Вертолет зависает над небольшой площадкой на плоской лысине холма. Секунду-другую машина держится в разреженном воздухе, потом полторы тонны гуманитарки берут верх над трехтысячесильным движком. Фюзеляж начинает бить крупная дрожь, поршни в цилиндрах работают с ощутимым напряжением. Почти не сбросив скорости, машина тяжело ударяется в землю. В стойках шасси что-то трещит, по лопастям бежит ударная волна — вот-вот отвалятся.

— Сели, — летчик распахивает дверь, приставляет лесенку. — Видал? А ты спрашиваешь, почему падают… Исправных машин мало, каждую набивают под завязку. Полетная масса — предельная, двигатель постоянно работает в максимальном режиме. На зависание сил уже не хватает: не держится тяжелая машина в воздухе. Мы ж каждый раз так: не садимся — падаем. Что там говорить, изношены машины до предела.

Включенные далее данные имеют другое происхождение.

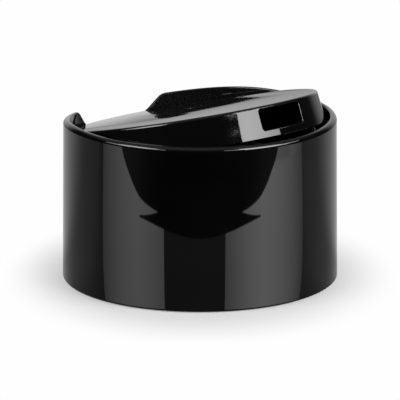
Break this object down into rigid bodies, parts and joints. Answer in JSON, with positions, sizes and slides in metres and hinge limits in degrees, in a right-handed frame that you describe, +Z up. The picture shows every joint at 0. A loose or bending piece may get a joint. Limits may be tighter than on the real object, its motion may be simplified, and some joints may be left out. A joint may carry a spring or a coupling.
{
  "type": "disc top cap",
  "caption": "Black moulded screw closure for a bottle neck, with a tilting press disc that opens a pouring window.",
  "frame": {"origin": "on the bottle axis in the plane of the open foot", "axes": "+Z up the bottle axis to the rim, -Y towards the pouring window, +Y towards the finger notch"},
  "size_m": [0.0414, 0.0414, 0.0295],
  "materials": {
    "body_plastic": "glossy moulded black",
    "disc_plastic": "glossy moulded black"
  },
  "bodies": {
    "body": {"cap_body": "body_plastic"},
    "disc": {"press_disc": "disc_plastic"}
  },
  "joints": [
    {"name": "disc_tilt", "type": "hinge", "parent": "body", "child": "disc", "pos_m": [0, 0.0039, 0.021], "axis": [1, 0, 0], "range_deg": [0, 13.5]}
  ]
}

По тридцать вылетов в сутки делаем…

* * *

В Грозном иду к знакомым по прошлым командировкам разведчикам. Разведбат живет отдельно от всех, в палаточном лагере. По сравнению с Ханкалой здесь хрущобы. Некогда добро наживать: разведка, спецназ и ФСБ завалены работой по горло. Но все-таки и здесь потихоньку быт обустраивается: появились холодильники, телевизоры, столы-стулья.

Разведчики сидят, пьют водку. Первые минуты радуемся встрече. Но все ждут, когда я спрошу. И я спрашиваю: «Ну как тут?..» И вот уже взгляды тяжелеют, глаза наполняются ненавистью, болью и непреходящей депрессией. Через минуту они уже ненавидят все, включая меня. С каждым словом они погружаются в безумство все больше, речь переходит в горячечную скороговорку: ты напиши, корреспондент, напиши…

— Скажи, почему вы ничего не пишете о потерях? Только в нашем батальоне уже 7 убитых и 16 раненых!